● GIVEN INSTRUCTION:
Reproduce all of the records exactly.

Rows from an object dataset
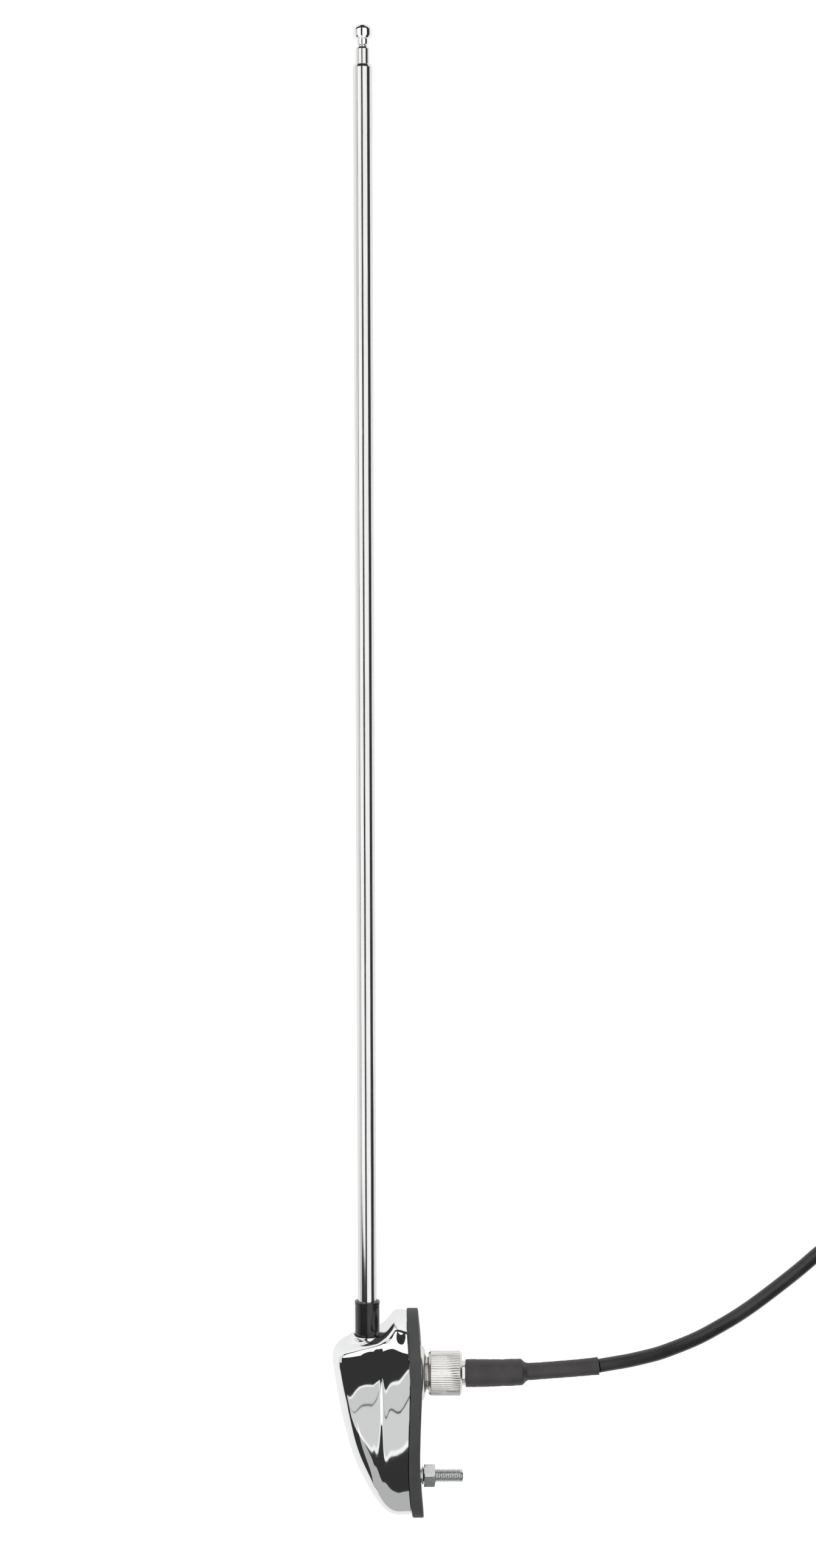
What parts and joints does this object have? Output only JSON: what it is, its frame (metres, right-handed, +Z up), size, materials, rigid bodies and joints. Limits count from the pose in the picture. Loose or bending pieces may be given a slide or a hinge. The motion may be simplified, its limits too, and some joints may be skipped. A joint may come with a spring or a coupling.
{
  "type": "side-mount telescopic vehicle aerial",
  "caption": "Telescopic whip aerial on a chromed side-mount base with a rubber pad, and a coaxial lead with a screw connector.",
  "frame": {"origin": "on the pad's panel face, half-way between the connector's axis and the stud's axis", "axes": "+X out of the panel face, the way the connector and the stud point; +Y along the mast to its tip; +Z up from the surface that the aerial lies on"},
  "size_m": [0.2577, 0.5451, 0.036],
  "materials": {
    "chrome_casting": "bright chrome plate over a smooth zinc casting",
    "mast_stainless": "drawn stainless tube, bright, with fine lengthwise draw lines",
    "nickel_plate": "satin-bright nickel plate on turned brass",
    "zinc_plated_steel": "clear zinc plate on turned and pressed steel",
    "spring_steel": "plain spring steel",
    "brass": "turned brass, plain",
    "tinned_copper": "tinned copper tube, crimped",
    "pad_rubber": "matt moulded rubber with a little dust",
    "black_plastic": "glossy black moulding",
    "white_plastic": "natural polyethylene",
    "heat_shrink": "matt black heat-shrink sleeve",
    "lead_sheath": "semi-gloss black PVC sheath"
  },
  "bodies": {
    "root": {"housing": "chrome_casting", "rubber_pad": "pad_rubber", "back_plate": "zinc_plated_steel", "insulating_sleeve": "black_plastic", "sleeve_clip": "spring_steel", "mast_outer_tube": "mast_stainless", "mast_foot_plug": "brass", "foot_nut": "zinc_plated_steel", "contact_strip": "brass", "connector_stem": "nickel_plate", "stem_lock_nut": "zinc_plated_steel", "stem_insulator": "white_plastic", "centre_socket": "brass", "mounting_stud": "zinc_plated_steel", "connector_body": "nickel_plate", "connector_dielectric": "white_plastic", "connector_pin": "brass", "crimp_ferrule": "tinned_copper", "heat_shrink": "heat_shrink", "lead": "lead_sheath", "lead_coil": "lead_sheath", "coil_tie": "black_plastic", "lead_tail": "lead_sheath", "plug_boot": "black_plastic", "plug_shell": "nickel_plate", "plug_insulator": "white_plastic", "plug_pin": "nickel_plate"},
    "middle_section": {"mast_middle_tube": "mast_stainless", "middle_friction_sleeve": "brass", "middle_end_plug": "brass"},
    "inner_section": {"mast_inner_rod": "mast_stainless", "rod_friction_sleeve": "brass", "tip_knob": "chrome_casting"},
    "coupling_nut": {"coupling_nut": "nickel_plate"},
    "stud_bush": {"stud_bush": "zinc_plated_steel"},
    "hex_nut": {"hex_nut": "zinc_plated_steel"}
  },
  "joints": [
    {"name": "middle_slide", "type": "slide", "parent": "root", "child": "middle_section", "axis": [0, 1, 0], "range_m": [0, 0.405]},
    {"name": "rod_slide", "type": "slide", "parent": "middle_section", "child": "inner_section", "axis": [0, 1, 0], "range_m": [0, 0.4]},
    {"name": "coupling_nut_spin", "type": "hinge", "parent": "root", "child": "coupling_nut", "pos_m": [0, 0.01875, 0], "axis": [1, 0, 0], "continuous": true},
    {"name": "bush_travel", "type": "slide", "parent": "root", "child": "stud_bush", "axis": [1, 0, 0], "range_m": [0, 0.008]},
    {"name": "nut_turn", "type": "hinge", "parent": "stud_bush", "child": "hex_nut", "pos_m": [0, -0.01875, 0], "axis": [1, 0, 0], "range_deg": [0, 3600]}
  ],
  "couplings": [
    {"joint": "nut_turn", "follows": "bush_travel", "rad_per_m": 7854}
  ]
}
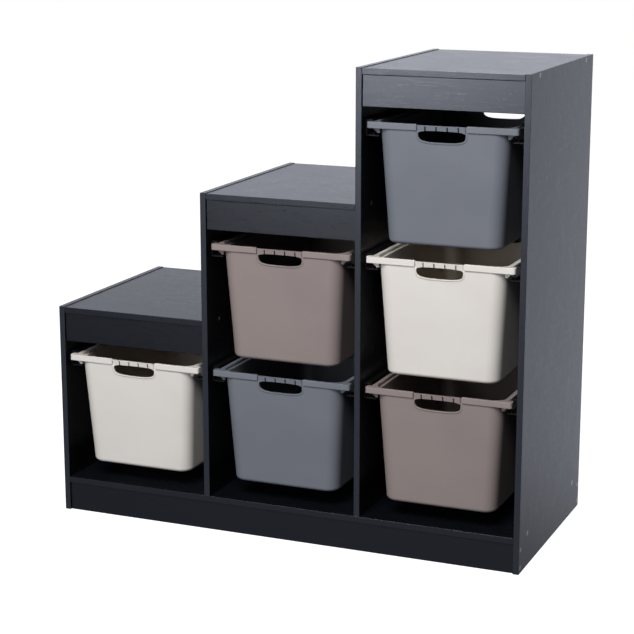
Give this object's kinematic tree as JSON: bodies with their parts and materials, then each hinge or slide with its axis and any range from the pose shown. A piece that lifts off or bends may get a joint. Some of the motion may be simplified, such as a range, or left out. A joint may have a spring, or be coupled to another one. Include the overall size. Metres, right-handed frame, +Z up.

● OUTPUT BELOW:
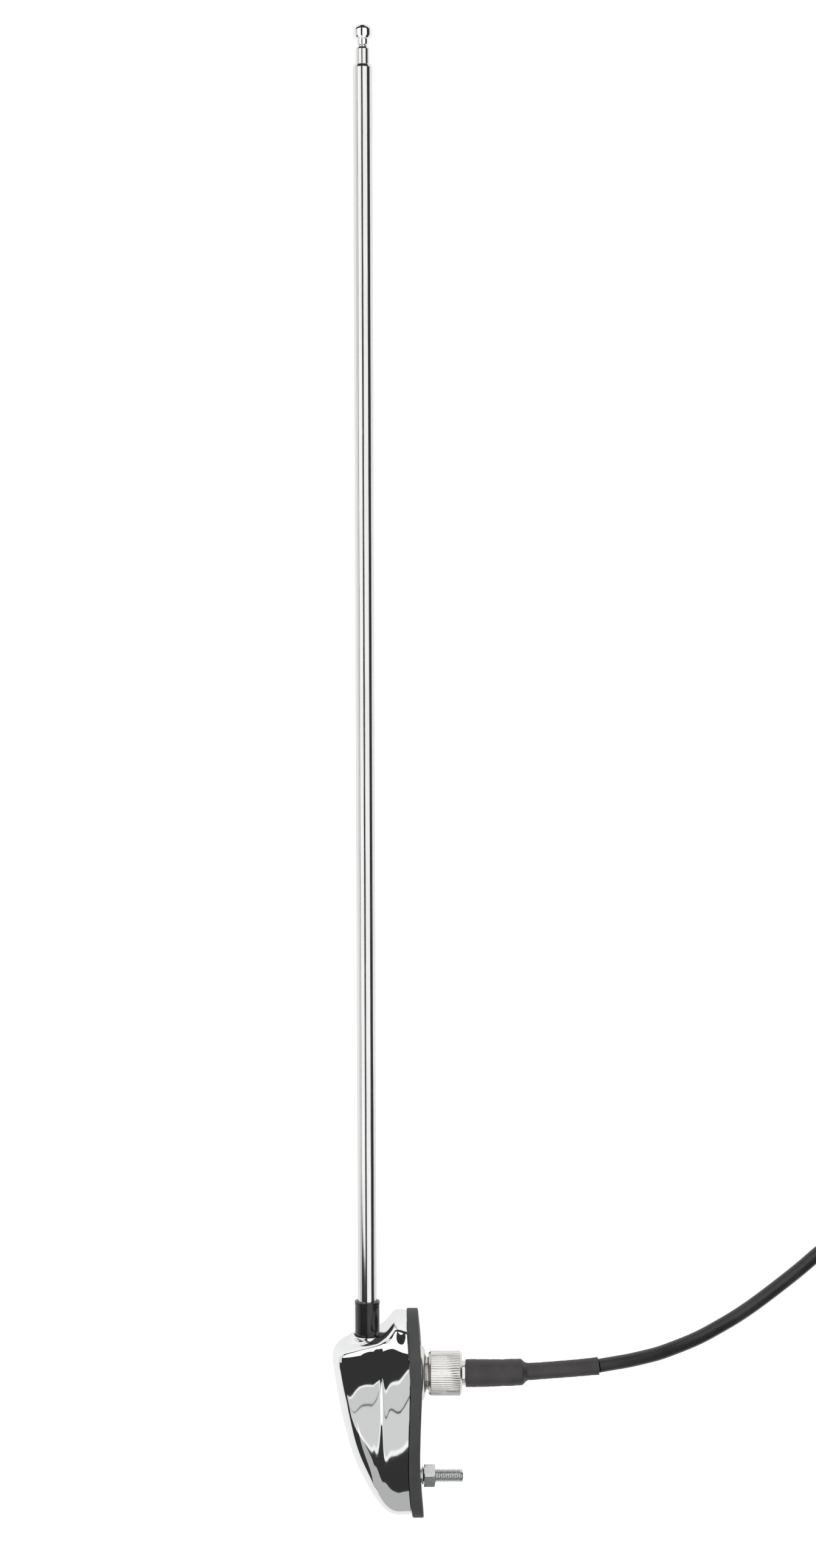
What parts and joints does this object have? Output only JSON: what it is, its frame (metres, right-handed, +Z up), size, materials, rigid bodies and joints. Limits count from the pose in the picture. Loose or bending pieces may be given a slide or a hinge. The motion may be simplified, its limits too, and some joints may be skipped. A joint may come with a spring or a coupling.
{
  "type": "side-mount telescopic vehicle aerial",
  "caption": "Telescopic whip aerial on a chromed side-mount base with a rubber pad, and a coaxial lead with a screw connector.",
  "frame": {"origin": "on the pad's panel face, half-way between the connector's axis and the stud's axis", "axes": "+X out of the panel face, the way the connector and the stud point; +Y along the mast to its tip; +Z up from the surface that the aerial lies on"},
  "size_m": [0.2577, 0.5451, 0.036],
  "materials": {
    "chrome_casting": "bright chrome plate over a smooth zinc casting",
    "mast_stainless": "drawn stainless tube, bright, with fine lengthwise draw lines",
    "nickel_plate": "satin-bright nickel plate on turned brass",
    "zinc_plated_steel": "clear zinc plate on turned and pressed steel",
    "spring_steel": "plain spring steel",
    "brass": "turned brass, plain",
    "tinned_copper": "tinned copper tube, crimped",
    "pad_rubber": "matt moulded rubber with a little dust",
    "black_plastic": "glossy black moulding",
    "white_plastic": "natural polyethylene",
    "heat_shrink": "matt black heat-shrink sleeve",
    "lead_sheath": "semi-gloss black PVC sheath"
  },
  "bodies": {
    "root": {"housing": "chrome_casting", "rubber_pad": "pad_rubber", "back_plate": "zinc_plated_steel", "insulating_sleeve": "black_plastic", "sleeve_clip": "spring_steel", "mast_outer_tube": "mast_stainless", "mast_foot_plug": "brass", "foot_nut": "zinc_plated_steel", "contact_strip": "brass", "connector_stem": "nickel_plate", "stem_lock_nut": "zinc_plated_steel", "stem_insulator": "white_plastic", "centre_socket": "brass", "mounting_stud": "zinc_plated_steel", "connector_body": "nickel_plate", "connector_dielectric": "white_plastic", "connector_pin": "brass", "crimp_ferrule": "tinned_copper", "heat_shrink": "heat_shrink", "lead": "lead_sheath", "lead_coil": "lead_sheath", "coil_tie": "black_plastic", "lead_tail": "lead_sheath", "plug_boot": "black_plastic", "plug_shell": "nickel_plate", "plug_insulator": "white_plastic", "plug_pin": "nickel_plate"},
    "middle_section": {"mast_middle_tube": "mast_stainless", "middle_friction_sleeve": "brass", "middle_end_plug": "brass"},
    "inner_section": {"mast_inner_rod": "mast_stainless", "rod_friction_sleeve": "brass", "tip_knob": "chrome_casting"},
    "coupling_nut": {"coupling_nut": "nickel_plate"},
    "stud_bush": {"stud_bush": "zinc_plated_steel"},
    "hex_nut": {"hex_nut": "zinc_plated_steel"}
  },
  "joints": [
    {"name": "middle_slide", "type": "slide", "parent": "root", "child": "middle_section", "axis": [0, 1, 0], "range_m": [0, 0.405]},
    {"name": "rod_slide", "type": "slide", "parent": "middle_section", "child": "inner_section", "axis": [0, 1, 0], "range_m": [0, 0.4]},
    {"name": "coupling_nut_spin", "type": "hinge", "parent": "root", "child": "coupling_nut", "pos_m": [0, 0.01875, 0], "axis": [1, 0, 0], "continuous": true},
    {"name": "bush_travel", "type": "slide", "parent": "root", "child": "stud_bush", "axis": [1, 0, 0], "range_m": [0, 0.008]},
    {"name": "nut_turn", "type": "hinge", "parent": "stud_bush", "child": "hex_nut", "pos_m": [0, -0.01875, 0], "axis": [1, 0, 0], "range_deg": [0, 3600]}
  ],
  "couplings": [
    {"joint": "nut_turn", "follows": "bush_travel", "rad_per_m": 7854}
  ]
}
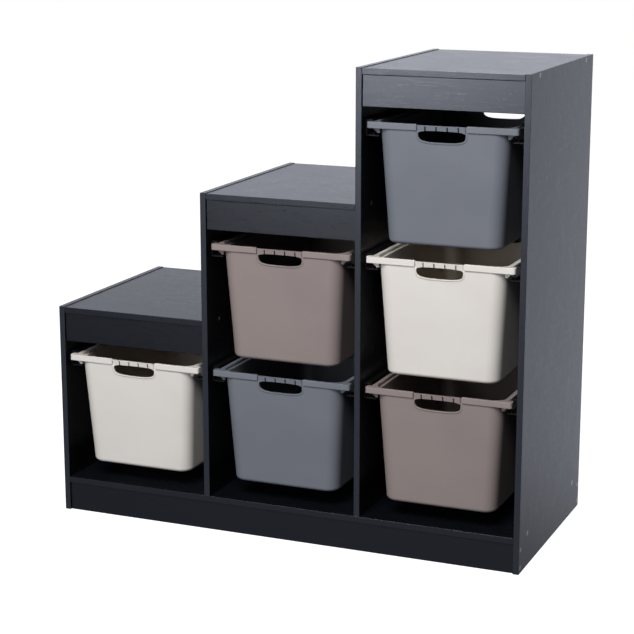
Give this object's kinematic tree as JSON: bodies with their parts and materials, then each hinge or slide with its axis and any range from the pose shown. A piece that lifts off or bends may get a joint. Some of the motion may be simplified, such as a range, or left out. A joint may have a spring, or be coupled to another one. Include the overall size. Metres, right-handed frame, +Z up.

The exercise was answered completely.